## Stated task
Reproduce all of the material word for word.

## Exercise material
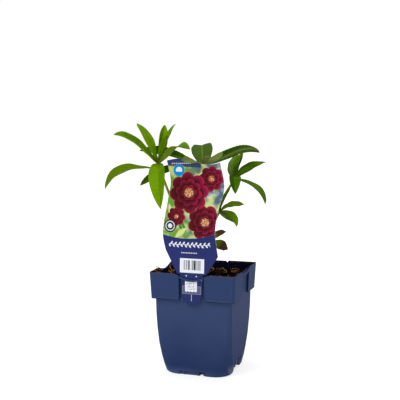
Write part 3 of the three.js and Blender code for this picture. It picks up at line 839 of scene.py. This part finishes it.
cardPrint = {
    "navy": srgb(42, 50, 108),
    "navyLow": srgb(40, 48, 100),
    "band": srgb(62, 68, 112),
    "white": srgb(232, 234, 242),
    "grey": srgb(120, 122, 134),
    "disc": srgb(0, 140, 214),
    "badge": srgb(30, 32, 36),
    "meadow": srgb(112, 158, 58),
    "meadowPale": srgb(206, 218, 132),
    "slate": srgb(84, 104, 128),
    "leaf": srgb(56, 142, 54),
    "leafPale": srgb(212, 222, 126),
    "core": srgb(54, 12, 18),
    "petal": srgb(100, 20, 26),
    "petalRim": srgb(196, 36, 92),
    "glow": srgb(214, 116, 66),
    "stamen": srgb(244, 226, 180),
    "badgeAt": (-23.6, 153.4),
    "discAt": (-14.7, 209.0),
    "dots": [(-5.6, 104.2), (5.0, 104.0), (10.0, 100.6)],
    # left, right, low, high
    "codePanel": (-12.4, 12.9, 107.3, 121.6),
    "codeBars": (-9.2, 10.0, 110.2, 119.8),
    "stroke": (-0.5, 0.1, 78.9, 85.6),
    "paper": (-6.9, 5.5, 88.4, 99.0),
    "paperLines": (-5.8, 4.4, 89.6, 97.4),
    "backLines": (-18, 18, 130, 176),
    "window": (9.6, 90, 3.9),  # half width, middle height, half height
    "paperPitch": 1.5,
    "backPitch": 3.4,
    # centre x and z, radius, turn
    "rosettes": [(-17, 163, 10, 0.5), (19, 201, 13, 0.5), (13, 158, 18, 0.1), (-4, 187, 21, 0.3)],
    # root x and z, tip x and z, half width, pale or not
    "leaves": [
        (-22, 146, -13, 171, 3.6, 0), (-6, 144, -16, 163, 3.2, 0), (-25, 176, -21, 158, 2.6, 1),
        (2, 176, 9, 209, 3.4, 1), (24, 186, 29, 209, 3.0, 0), (-18, 142, -6, 152, 3.0, 1),
    ],
}


def away(x, z, atX, atZ):
    return distance(x - atX, z - atZ)


def spot(x, z, atX, atZ, radius, soft=0.2):
    return smooth(away(x, z, atX, atZ), radius + soft, radius - soft)


def panel(x, z, left, right, low, high):
    return between(x, left, right) * between(z, low, high)


def leafMark(x, z, rootX, rootZ, tipX, tipZ, halfWidth):
    # a pointed leaf, and the rib along it
    length = math.hypot(tipX - rootX, tipZ - rootZ)
    alongX, alongZ = (tipX - rootX) / length, (tipZ - rootZ) / length
    t = ((x - rootX) * alongX + (z - rootZ) * alongZ) / length
    across = abs((z - rootZ) * alongX - (x - rootX) * alongZ)
    inside = 4 * t * (1 - t) * halfWidth - across
    return smooth(inside, 0.0, 0.35), smooth(across, 0.4, 0.1)


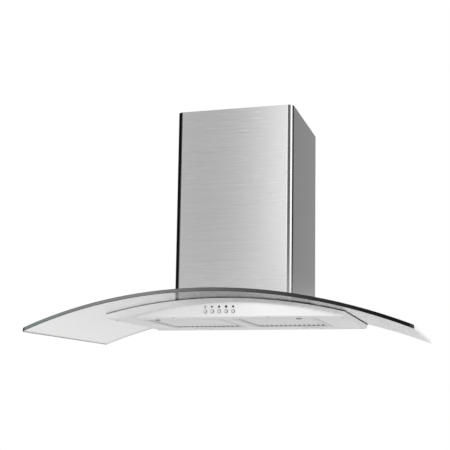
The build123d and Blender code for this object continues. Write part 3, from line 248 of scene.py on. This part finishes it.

## Answer to this exercise
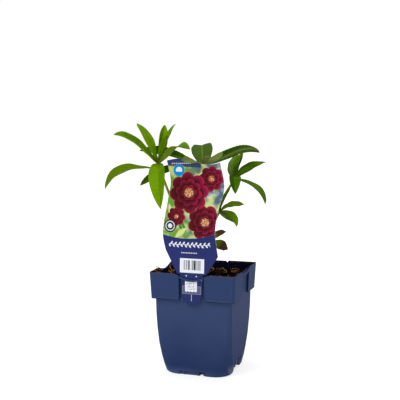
Write part 3 of the three.js and Blender code for this picture. It picks up at line 839 of scene.py. This part finishes it.
cardPrint = {
    "navy": srgb(42, 50, 108),
    "navyLow": srgb(40, 48, 100),
    "band": srgb(62, 68, 112),
    "white": srgb(232, 234, 242),
    "grey": srgb(120, 122, 134),
    "disc": srgb(0, 140, 214),
    "badge": srgb(30, 32, 36),
    "meadow": srgb(112, 158, 58),
    "meadowPale": srgb(206, 218, 132),
    "slate": srgb(84, 104, 128),
    "leaf": srgb(56, 142, 54),
    "leafPale": srgb(212, 222, 126),
    "core": srgb(54, 12, 18),
    "petal": srgb(100, 20, 26),
    "petalRim": srgb(196, 36, 92),
    "glow": srgb(214, 116, 66),
    "stamen": srgb(244, 226, 180),
    "badgeAt": (-23.6, 153.4),
    "discAt": (-14.7, 209.0),
    "dots": [(-5.6, 104.2), (5.0, 104.0), (10.0, 100.6)],
    # left, right, low, high
    "codePanel": (-12.4, 12.9, 107.3, 121.6),
    "codeBars": (-9.2, 10.0, 110.2, 119.8),
    "stroke": (-0.5, 0.1, 78.9, 85.6),
    "paper": (-6.9, 5.5, 88.4, 99.0),
    "paperLines": (-5.8, 4.4, 89.6, 97.4),
    "backLines": (-18, 18, 130, 176),
    "window": (9.6, 90, 3.9),  # half width, middle height, half height
    "paperPitch": 1.5,
    "backPitch": 3.4,
    # centre x and z, radius, turn
    "rosettes": [(-17, 163, 10, 0.5), (19, 201, 13, 0.5), (13, 158, 18, 0.1), (-4, 187, 21, 0.3)],
    # root x and z, tip x and z, half width, pale or not
    "leaves": [
        (-22, 146, -13, 171, 3.6, 0), (-6, 144, -16, 163, 3.2, 0), (-25, 176, -21, 158, 2.6, 1),
        (2, 176, 9, 209, 3.4, 1), (24, 186, 29, 209, 3.0, 0), (-18, 142, -6, 152, 3.0, 1),
    ],
}


def away(x, z, atX, atZ):
    return distance(x - atX, z - atZ)


def spot(x, z, atX, atZ, radius, soft=0.2):
    return smooth(away(x, z, atX, atZ), radius + soft, radius - soft)


def panel(x, z, left, right, low, high):
    return between(x, left, right) * between(z, low, high)


def leafMark(x, z, rootX, rootZ, tipX, tipZ, halfWidth):
    # a pointed leaf, and the rib along it
    length = math.hypot(tipX - rootX, tipZ - rootZ)
    alongX, alongZ = (tipX - rootX) / length, (tipZ - rootZ) / length
    t = ((x - rootX) * alongX + (z - rootZ) * alongZ) / length
    across = abs((z - rootZ) * alongX - (x - rootX) * alongZ)
    inside = 4 * t * (1 - t) * halfWidth - across
    return smooth(inside, 0.0, 0.35), smooth(across, 0.4, 0.1)


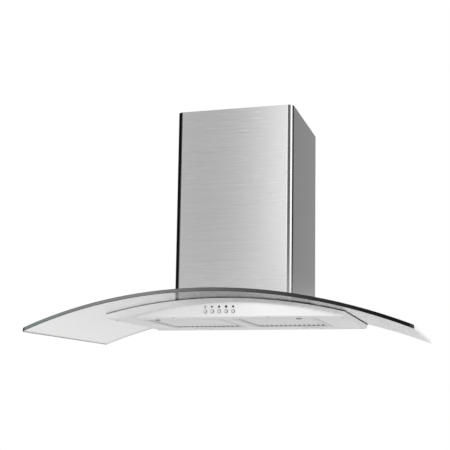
The build123d and Blender code for this object continues. Write part 3, from line 248 of scene.py on. This part finishes it.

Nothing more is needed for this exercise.